▶ _REQUIREMENT_:
Take the material and output all of it exactly.

Parts and joints as JSON:
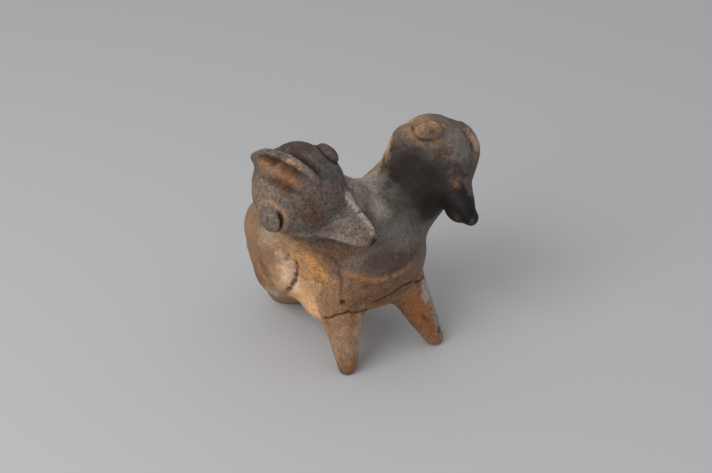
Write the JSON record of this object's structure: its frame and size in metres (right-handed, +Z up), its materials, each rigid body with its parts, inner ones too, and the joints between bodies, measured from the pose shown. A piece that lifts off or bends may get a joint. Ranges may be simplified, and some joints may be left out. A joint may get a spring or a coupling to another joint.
{
  "type": "double whistle",
  "caption": "Hand-built clay whistle shaped as a two-headed crested bird: egg-shaped body with paired chambers, splayed conical legs and a broad tail that holds the mouthpiece.",
  "frame": {"origin": "on the ground, under the middle of the whole object", "axes": "+Z up, -Y the way the bird faces, -X the bird's own right"},
  "size_m": [0.0624, 0.0544, 0.0631],
  "materials": {
    "tan_clay": "burnished, unglazed",
    "buff_clay": "burnished, unglazed",
    "grey_clay": "burnished, smoke-clouded",
    "smoked_clay": "burnished, smoke-blackened"
  },
  "bodies": {
    "root": {"chamber_partition": "tan_clay", "tail_mouthpiece": "buff_clay", "right_body_bowl": "tan_clay", "right_leg": "tan_clay", "right_neck": "smoked_clay", "right_head": "grey_clay", "right_beak": "smoked_clay", "right_crest": "grey_clay", "right_head_outer_eye": "grey_clay", "right_head_inner_eye": "buff_clay", "left_body_bowl": "tan_clay", "left_leg": "tan_clay", "left_neck": "smoked_clay", "left_head": "grey_clay", "left_beak": "smoked_clay", "left_crest": "grey_clay", "left_head_outer_eye": "grey_clay", "left_head_inner_eye": "buff_clay"}
  },
  "joints": []
}
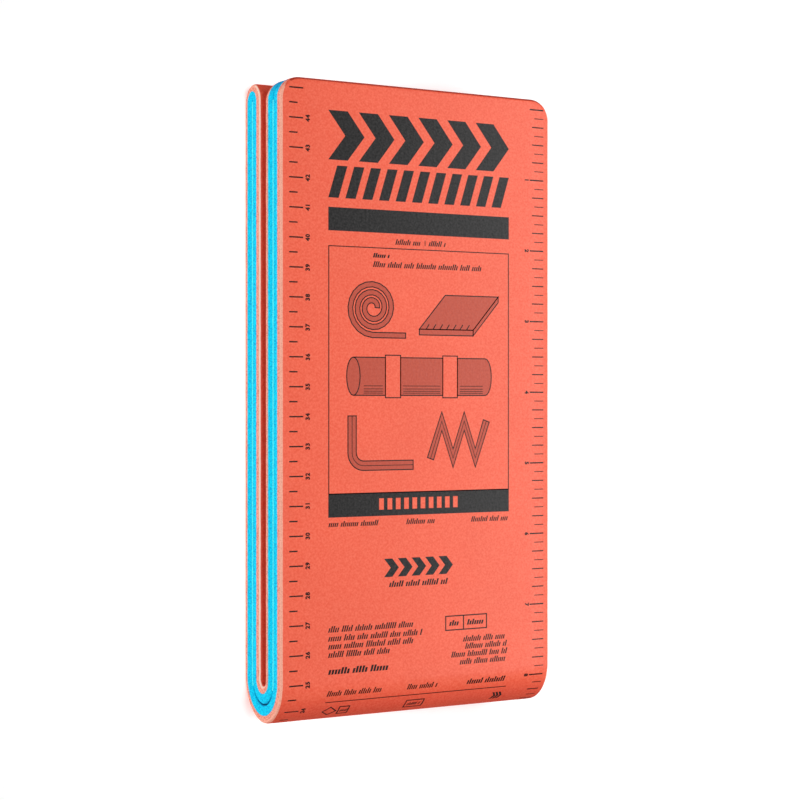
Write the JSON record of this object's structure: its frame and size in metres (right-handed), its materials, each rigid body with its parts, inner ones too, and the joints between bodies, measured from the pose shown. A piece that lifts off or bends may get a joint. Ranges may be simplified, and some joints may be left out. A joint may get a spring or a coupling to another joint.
{
  "type": "aluminium foam splint",
  "caption": "Mouldable padded strip splint with an aluminium core between orange and blue foam, folded flat into two doubled legs, with printed length scales along both edges.",
  "frame": {"origin": "centre of the folded splint's outline, on the outer face of the back leg that it lies on", "axes": "+X across the strip, +Y along the legs from the closed fold to the free ends, +Z out of the printed front face"},
  "size_m": [0.108, 0.218, 0.0284],
  "materials": {
    "orange_foam": "soft closed-cell foam with a fine matt skin and plain dark printed scales",
    "core_metal": "soft rolled sheet",
    "blue_foam": "soft closed-cell foam, matt"
  },
  "bodies": {
    "root": {"orange_foam": "orange_foam", "aluminium_core": "core_metal", "blue_foam": "blue_foam"}
  },
  "joints": []
}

▶ _TASK SOLUTION_:
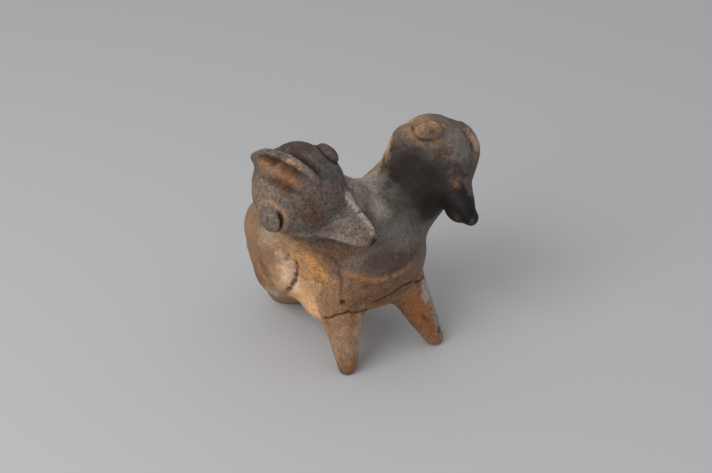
Write the JSON record of this object's structure: its frame and size in metres (right-handed, +Z up), its materials, each rigid body with its parts, inner ones too, and the joints between bodies, measured from the pose shown. A piece that lifts off or bends may get a joint. Ranges may be simplified, and some joints may be left out. A joint may get a spring or a coupling to another joint.
{
  "type": "double whistle",
  "caption": "Hand-built clay whistle shaped as a two-headed crested bird: egg-shaped body with paired chambers, splayed conical legs and a broad tail that holds the mouthpiece.",
  "frame": {"origin": "on the ground, under the middle of the whole object", "axes": "+Z up, -Y the way the bird faces, -X the bird's own right"},
  "size_m": [0.0624, 0.0544, 0.0631],
  "materials": {
    "tan_clay": "burnished, unglazed",
    "buff_clay": "burnished, unglazed",
    "grey_clay": "burnished, smoke-clouded",
    "smoked_clay": "burnished, smoke-blackened"
  },
  "bodies": {
    "root": {"chamber_partition": "tan_clay", "tail_mouthpiece": "buff_clay", "right_body_bowl": "tan_clay", "right_leg": "tan_clay", "right_neck": "smoked_clay", "right_head": "grey_clay", "right_beak": "smoked_clay", "right_crest": "grey_clay", "right_head_outer_eye": "grey_clay", "right_head_inner_eye": "buff_clay", "left_body_bowl": "tan_clay", "left_leg": "tan_clay", "left_neck": "smoked_clay", "left_head": "grey_clay", "left_beak": "smoked_clay", "left_crest": "grey_clay", "left_head_outer_eye": "grey_clay", "left_head_inner_eye": "buff_clay"}
  },
  "joints": []
}
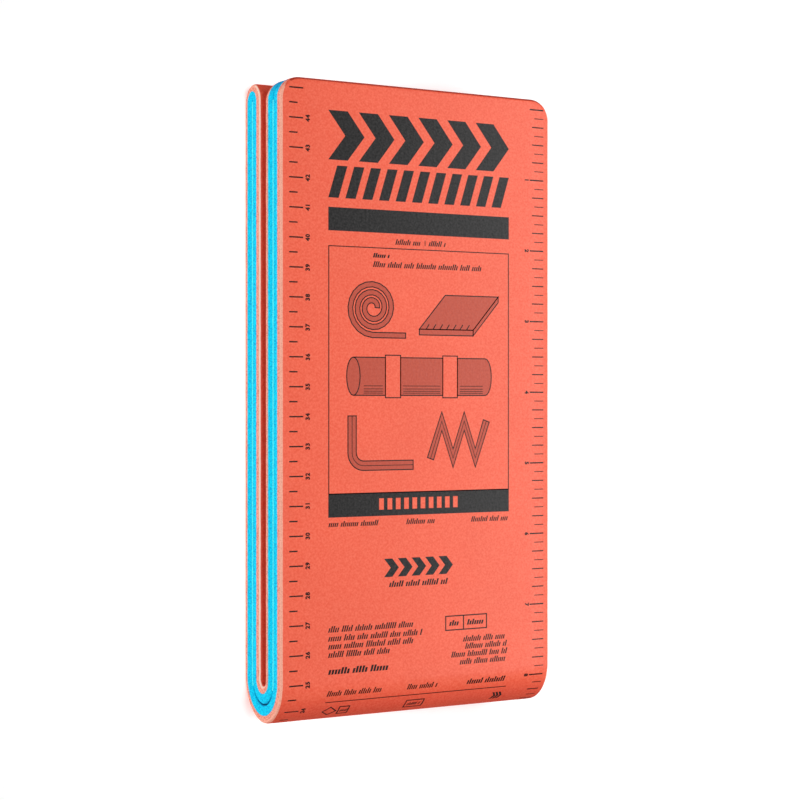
Write the JSON record of this object's structure: its frame and size in metres (right-handed), its materials, each rigid body with its parts, inner ones too, and the joints between bodies, measured from the pose shown. A piece that lifts off or bends may get a joint. Ranges may be simplified, and some joints may be left out. A joint may get a spring or a coupling to another joint.
{
  "type": "aluminium foam splint",
  "caption": "Mouldable padded strip splint with an aluminium core between orange and blue foam, folded flat into two doubled legs, with printed length scales along both edges.",
  "frame": {"origin": "centre of the folded splint's outline, on the outer face of the back leg that it lies on", "axes": "+X across the strip, +Y along the legs from the closed fold to the free ends, +Z out of the printed front face"},
  "size_m": [0.108, 0.218, 0.0284],
  "materials": {
    "orange_foam": "soft closed-cell foam with a fine matt skin and plain dark printed scales",
    "core_metal": "soft rolled sheet",
    "blue_foam": "soft closed-cell foam, matt"
  },
  "bodies": {
    "root": {"orange_foam": "orange_foam", "aluminium_core": "core_metal", "blue_foam": "blue_foam"}
  },
  "joints": []
}